Naturally, as a buyer, one would want to know the fair purchase price of a property based on market conditions, and as a seller, one would want to know the fair selling price of their property, also based on market conditions.
However, what the real estate agent is likely to show you are a few flyers of nearby properties from the past (REINS information) and say something like, "For properties similar to this one, the recent price range is around here." You'll probably receive a suggestion along the lines of, "Considering this information, this seems to be a fair price."
If a friendly real estate agent says this, many people might go along with the suggested price simply because they feel they can trust what the agent is saying. However, it's important to remember that real estate agents are also working hard to meet their sales targets. If they wanted to, they could easily cherry-pick the flyer information pulled from REINS, deciding to "overlook" certain data that might not be convenient. Moreover, just looking at a few nearby transaction records doesn’t guarantee that you’ll arrive at a fair price.
If end users could take a broader view and understand what a statistically fair price might be, they could make decisions more efficiently and with greater confidence.
3) Real Estate Information Library
There is a government-operated website called the Real Estate Information Library.
"Summary of the Committee for Reviewing Improvements to the Real Estate Transaction Information Provision System".The opening section of the document titled " from the Ministry of Land, Infrastructure, Transport and Tourism aptly states the following:
The opening section of the document titled "Summary of the Committee for Reviewing Improvements to the Real Estate Transaction Information Provision System" from the Ministry of Land, Infrastructure, Transport and Tourism states the following:
"Real estate is an important asset for the public, and the development of the real estate market is a critical policy issue for revitalizing local economies and improving the quality of life. However, there is a significant information gap between consumers and real estate professionals in the real estate market. In particular, obtaining price information for existing homes is difficult, leading many consumers to feel uncertain about the fairness of transaction prices.

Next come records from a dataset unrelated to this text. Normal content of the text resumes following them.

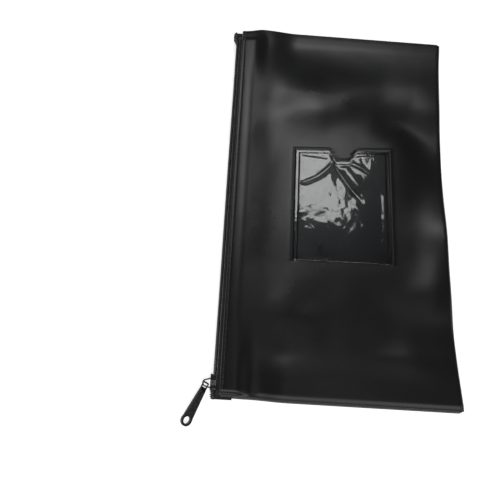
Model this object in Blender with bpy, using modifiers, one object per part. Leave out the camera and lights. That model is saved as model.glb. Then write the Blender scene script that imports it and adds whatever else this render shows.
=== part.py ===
"""Cash deposit bag, closed and lying on its back panel.

Metres, +Z up. The origin is the middle of the back panel's flat outer face. The fold is at +X, the
zip at -X, and the short seams at -Y and +Y. The slider waits at the -Y end, where the zip is shut.
"""

import math

import bmesh
import bpy
from mathutils import Matrix, Vector

# Driving dimensions
BAG_LENGTH = 0.2794  # from short seam to short seam
BAG_WIDTH = 0.1524  # from the zip coils' outer face to the fold
SHEET = 0.0007  # leatherette
GAP = 0.00025  # between pieces that touch
THREAD_R = 0.000175
ALLOWANCE = 0.008  # seam allowance turned inside at each short end
HEM_INSET = 0.0038  # from the coils' outer face to the panels' folded edge
HEM_DEPTH = 0.0084  # width turned under beside the zip
STITCH_INSET = 0.002  # topstitching, from the folded edge
STITCH_DENT = 0.0009  # rise of the back panel along its topstitching
CORNER_REACH = 0.026  # width over which a short seam climbs to the zip
FLARE_WIDTH = 0.008  # width over which the two panels part round the zip's end
PUFF_DECAY = 0.018  # how fast the panels swell away from a short seam
CROWN_POWER = 1.6  # fullness of the front panel from the fold to the zip

FILM_WIDTH, FILM_LENGTH, FILM = 0.066, 0.085, 0.00025
FILM_CENTRE = (0.0035, -0.0045)
FILM_BULGE = 0.0012
NOTCH_WIDTH, NOTCH_DEPTH = 0.020, 0.0085

TAPE = 0.00045
TAPE_FLANGE = 0.0041  # from the zip's middle plane to the tape's outer face under the hem
TAPE_BEND = 0.001
TAPE_INNER_EDGE = 0.00095
COIL_WIDTH, COIL_DEPTH, COIL_WALL = 0.0028, 0.00185, 0.00035
COIL_PART = 0.00015  # half the gap between the closed coils
COIL_SPREAD = 0.00075  # how far each coil moves out to pass the slider's post
CORD_R = 0.00032

SLIDER_Y, SLIDER_LENGTH = -0.131, 0.0105
SLIDER_WIDE, SLIDER_NARROW = 0.0049, 0.0043  # half widths at the post's end and the other end
OUTER_PLATE, INNER_PLATE, INNER_PLATE_HALF = 0.0011, 0.001, 0.003
FLANGE_WIDE, FLANGE_NARROW = 0.004, 0.0032  # half widths of the channel between the flanges
POST_HALF = 0.00065
ARCH_REACH, ARCH_R, ARCH_BAR_R, ARCH_FOOT = 0.0024, 0.0021, 0.0005, 0.003

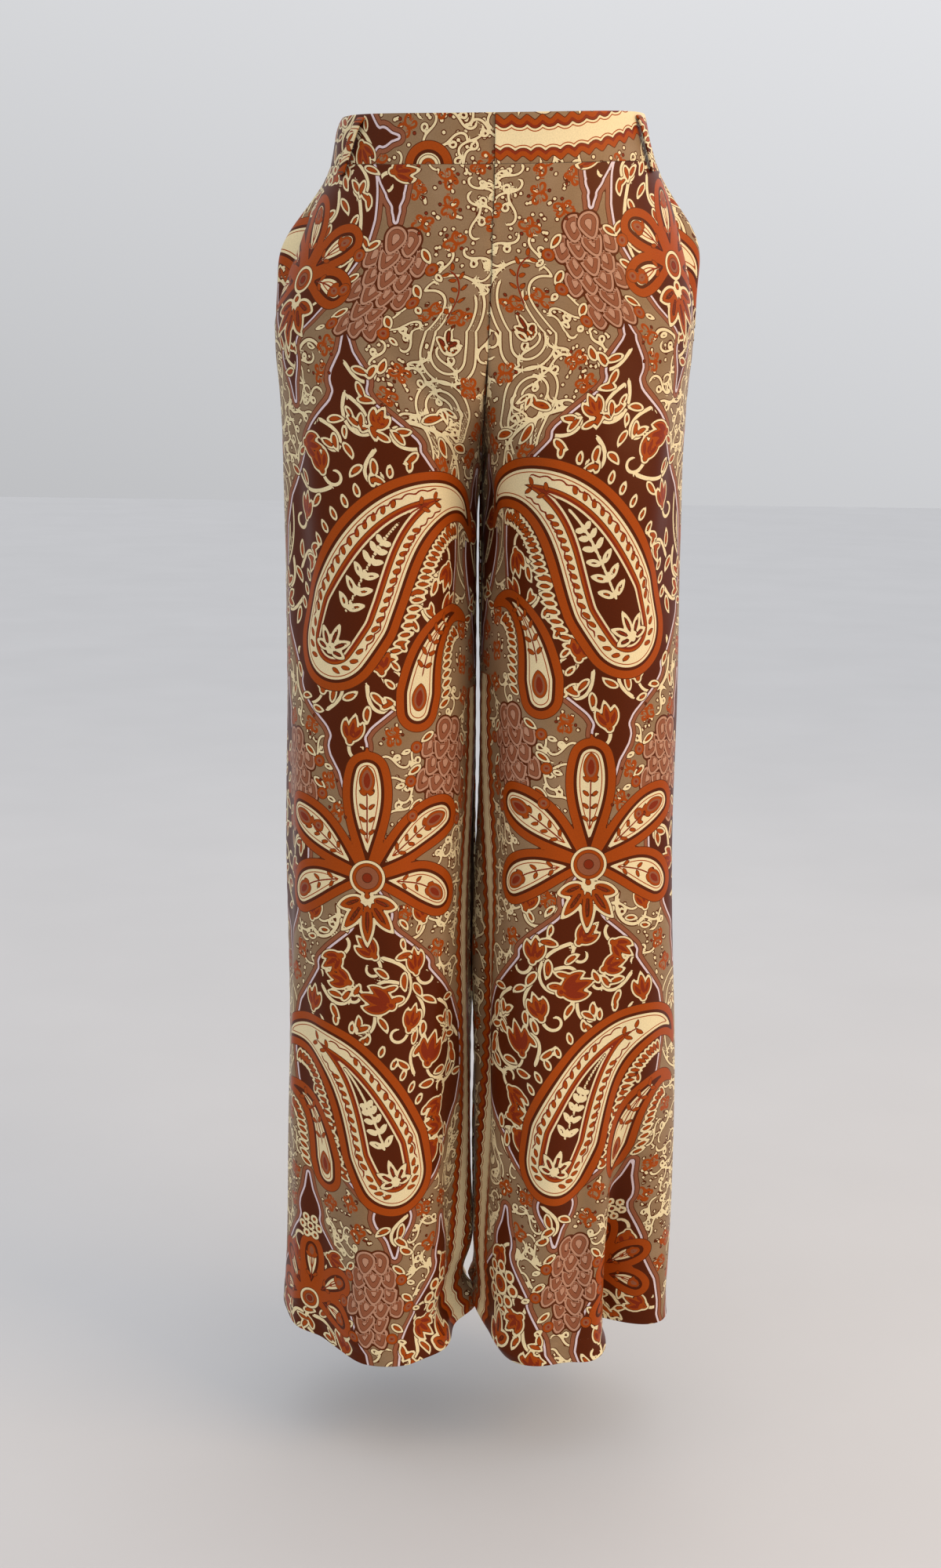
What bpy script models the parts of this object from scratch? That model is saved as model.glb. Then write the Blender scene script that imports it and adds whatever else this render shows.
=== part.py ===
"""Straight-leg trousers, filled out as they hang when worn. Metres, +Z up.

The front faces -Y and the wearer's left is +X. The origin is the middle of the waistband's ring,
where a waist holds the garment. Each piece that a maker cuts is an object of its own: two fronts,
two backs, two waistband halves, two pocket bags and their facings, a fly underlap and three belt loops.

Every panel is a sheet on one garment surface. A place on that surface is a height z and a fraction
"around": 0 at the side seam, +1 at the front's inner seam, -1 at the back's. The inner seam is the
centre seam down to the crotch, and the inseam below it.
"""

import functools
import math
from collections import namedtuple

import bmesh
import bpy
from mathutils import Vector

# ---- Driving dimensions ----
BAND_TOP = 0.019
BAND_FOOT = -0.019
CROTCH = -0.252
HEM = -1.035
CLOTH = 0.0013
BAND_CLOTH = 0.0022
SEAM_GAP = 0.0003

# How the waist and the hem rise and dip, over the reach from the edge to the height given.
FRONT_WAIST_DIP = 0.008
BACK_WAIST_RISE = 0.008
WAIST_TILT = 0.003
WAIST_REACH = -0.16
FRONT_HEM_DROP = 0.018
BACK_HEM_DROP = 0.004
HEM_REACH = -0.80
FULL_DEPTH = 0.1
FULL_SIDE = 0.13

# The centre seams leave the surface at these heights and curve in to the crotch, on the inseam.
FRONT_SEAM_TURNS = -0.168
BACK_SEAM_TURNS = -0.135
CROTCH_CURVE = 2.3
INSEAM_Y = 0.008
RISE_HEAD = -0.135
RISE_FOOT = -0.37

# The powers of the rounded outlines: 2 is an ellipse, and more is squarer.
SURFACE_POWER = 2.25
CORNER_POWER = 2.1
CORNER_STEPS = 24
SURFACE_STEPS = 40

# The pocket mouth is an opening in the side seam, whose back edge stands out as it gapes.
POCKET_OPEN = 0.165
POCKET_END = -0.155
POCKET_FOOT = -0.24
POCKET_MOUTH_POWER = 0.8
LEAST_MOUTH = 0.04
GAPE = 0.011
GAPE_Z = -0.078
GAPE_HEIGHT = 0.034
GAPE_AROUND = 0.03
GAPE_WIDTH = 0.15
BAG_COLUMNS = 12
FACING_REACH = 0.52
FACING_CLEARANCE = 0.0018

LOOP_WIDTH = 0.009
LOOP_CLOTH = 0.0015
LOOP_BOW = 0.0032
LOOP_TOP = 0.0165
LOOP_FOOT = -0.027
LOOP_ROWS = 12

FLY_HALF_WIDTH = 0.017

# The panels' grids.
EDGE_ROW = 0.002
PANEL_COLUMNS = 18
BAND_COLUMNS = 23
HIP_ROWS = 7
RISE_ROWS = 5
LEG_ROWS = 12
HEM_ROWS = 2
HEM_FLARE = 0.058

# One row for each height at which the garment was measured, in metres. side, front and back are how
# far it reaches and lean is how far that is to the wearer's left of the middle. front_line and
# back_line are how far the foremost and rearmost lines of a leg stand from its inner edge, half_gap
# is half the distance between the two halves, and centre_x is the middle of that gap.
Section = namedtuple("Section", "z side lean front back front_line back_line half_gap centre_x")
SECTIONS = [
    Section(0.030, 0.1250, 0.0000, 0.0965, 0.0990, 0.000, 0.000, 0.00015, 0.003),
    Section(0.000, 0.1300, 0.0015, 0.1000, 0.1025, 0.000, 0.000, 0.00015, 0.003),
    Section(-0.019, 0.1350, 0.0025, 0.1030, 0.1045, 0.000, 0.000, 0.00015, 0.003),
    Section(-0.045, 0.1470, 0.0020, 0.1065, 0.1090, 0.000, 0.000, 0.00015, 0.003),
    Section(-0.070, 0.1580, 0.0015, 0.1090, 0.1150, 0.000, 0.000, 0.00015, 0.002),
    Section(-0.101, 0.1690, 0.0000, 0.1110, 0.1220, 0.000, 0.000, 0.00015, 0.002),
    Section(-0.136, 0.1755, -0.0020, 0.1120, 0.1265, 0.000, 0.002, 0.00015, 0.001),
    Section(-0.168, 0.1750, -0.0030, 0.1125, 0.1270, 0.002, 0.010, 0.00015, 0.000),
    Section(-0.200, 0.1720, -0.0030, 0.1120, 0.1240, 0.020, 0.026, 0.00015, -0.002),
    Section(-0.230, 0.1705, -0.0025, 0.1110, 0.1170, 0.044, 0.048, 0.00015, -0.004),
    Section(-0.252, 0.1700, -0.0025, 0.1095, 0.1110, 0.061, 0.063, 0.00020, -0.005),
    Section(-0.300, 0.1700, -0.0020, 0.1065, 0.1040, 0.076, 0.080, 0.00140, -0.005),
    Section(-0.360, 0.1700, -0.0015, 0.1030, 0.0990, 0.080, 0.084, 0.00160, -0.005),
    Section(-0.470, 0.1710, -0.0010, 0.0980, 0.0950, 0.081, 0.084, 0.00170, -0.005),
    Section(-0.610, 0.1720, -0.0005, 0.0950, 0.0930, 0.080, 0.084, 0.00170, -0.005),
    Section(-0.760, 0.1740, -0.0005, 0.0950, 0.0950, 0.078, 0.085, 0.00160, -0.005),
    Section(-0.900, 0.1760, -0.0005, 0.0965, 0.0975, 0.076, 0.086, 0.00150, -0.005),
    Section(-0.972, 0.1765, -0.0010, 0.0975, 0.0985, 0.066, 0.084, 0.00130, -0.005),
    Section(-1.006, 0.1765, -0.0015, 0.0980, 0.0990, 0.058, 0.080, 0.00720, -0.008),
    Section(-1.035, 0.1770, -0.0015, 0.0985, 0.0995, 0.058, 0.082, 0.00170, -0.006),
]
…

In light of the realities of the real estate market, since April 2007, a consumer information service called RMI (REINS Market Information) has been provided using real estate transaction price (transaction price) information for condominiums and single-family homes held by the Designated Real Estate Distribution Organization (REINS), which is a transaction information exchange system among professionals."
The Ministry of Land, Infrastructure, Transport and Tourism has invested considerable time and cost in the development and operation of the Land Comprehensive Information System (Real Estate Information Library). If this system were to become ineffective, it would reflect poorly on the Ministry. However, there are no substantial evaluation documents assessing its usability. Therefore, this article aims to briefly review it.
Based on the document, it seems that the system may have been diluted in a way that reflects a desire to avoid providing detailed transaction information to users. For example, surveys might have been conducted with previous transaction participants who naturally prefer not to have their transaction details shared publicly. However, prospective buyers and sellers often have a strong interest in knowing past transaction data to make informed decisions. Given the current ease of accessing historical transaction data online, it raises the question of whether a land information system that significantly obscures specific property details is still useful.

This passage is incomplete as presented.